In 1977, the second generation, Terry and Lance Snyder, joined the family business. In 1991, Doc Snyder retired and officially passed the company torch and the title of CEO on to son Terry. In 1996, Lance Snyder became president of the company, taking the reins from his father, Jerry. Years later, Terry Snyder’s son-in-laws, Flowers and Jarmon, also joined the company.
In 2011, Lance Snyder retired and Fuller took over as president. Since he has joined the company’s sales has grown more than 400%.
One of the biggest changes Fuller made was to the company’s culture, which he notes is a very difficult thing to do in an established company: “We changed the culture by leading by example. My family has incredible work ethic taught to me by my mother. She was an amazing example to our family. Christina and I have been able to pass that on to our kids. They know how much we expect out of them because of who they are, and I am proud to see how they continue to lead by example, not titles. These examples helped change the culture of TPS. All of our team members stepped up and worked hard to accomplish our goals. I remind our team relentlessly, our goal is excellence. Vince Lombardi said it best, ‘Perfection is not attainable, but if we chase perfection we can catch excellence.’”
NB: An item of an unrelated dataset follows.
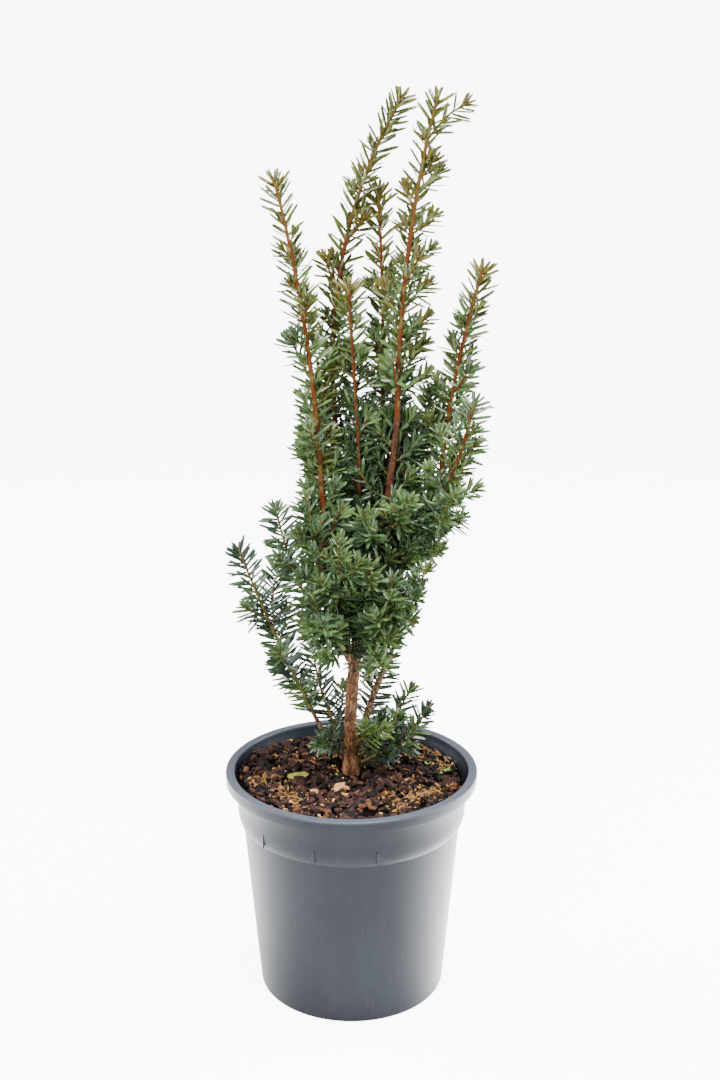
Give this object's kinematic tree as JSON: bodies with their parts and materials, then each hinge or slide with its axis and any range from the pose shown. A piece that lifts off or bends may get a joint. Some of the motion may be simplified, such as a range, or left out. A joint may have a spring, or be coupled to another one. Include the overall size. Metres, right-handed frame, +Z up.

In order to stay ahead of what contractors need to know and on top of what is new in the wholesale industry, Fuller has partnered with many industry organizations. In addition to Affiliated Distributors and the American Supply Association, Fuller is a board member of his local chapter of the Gulf Coast Plumbing-Heating-Cooling Contractors association. About 15 years ago, eight plumbing contractors formed an industry trade group called Responsible Plumbers and Associates and asked Fuller to lead them. In 2011, the group merged with PHCC Texas and Fuller joined the organization.
“I also serve on several other industry organizations,” he says. “The knowledge I gain from the people I serve with as well as the information these organizations present to me, allow me to share with our customers and team members. I really enjoy the advocacy portion of our business. Recently, the Department of Labor was targeting several plumbing contracting companies — our customers — and I led a group to meet locally with our congressman to help fight this. I also flew to Washington, D.C., on five occasions with the ASA Government Affairs Committee and fought for relief on this issue and many more that affect our industry.”
In preparing for the future, Fuller and son Jeremy have been staying on top of the AD eCommerce initiative. His goal with the e-commerce solution, as it relates to a plumbing contractor, is to create a resource in which a plumbing contractor could be on the jobsite, pull out his iPhone or iPad and place an order with TPS.
“I think that’s where the future is,” he notes. “I think a superintendent is going to be on a jobsite, walk around at 6 a.m. and decide what he needs and be able to enter that request through our app. The next generation wants to enter it on their iPads. They don’t want to pick up the phone or wait until 7 a.m., or in our case 6:30 in the morning, to call somebody. They may be on the jobsite at 9 p.m., doing a walkthrough, checking up on their installers’ progress to see what they did and make a new material list. The app would allow them to enter orders 24 hours a day.”
They would then come in in the morning and their orders would be sitting there waiting for them whenever they want it, or the order could be shipped and show up at the jobsite when they need it. That’s our goal. We want to be the plumbing source for today and tomorrow.”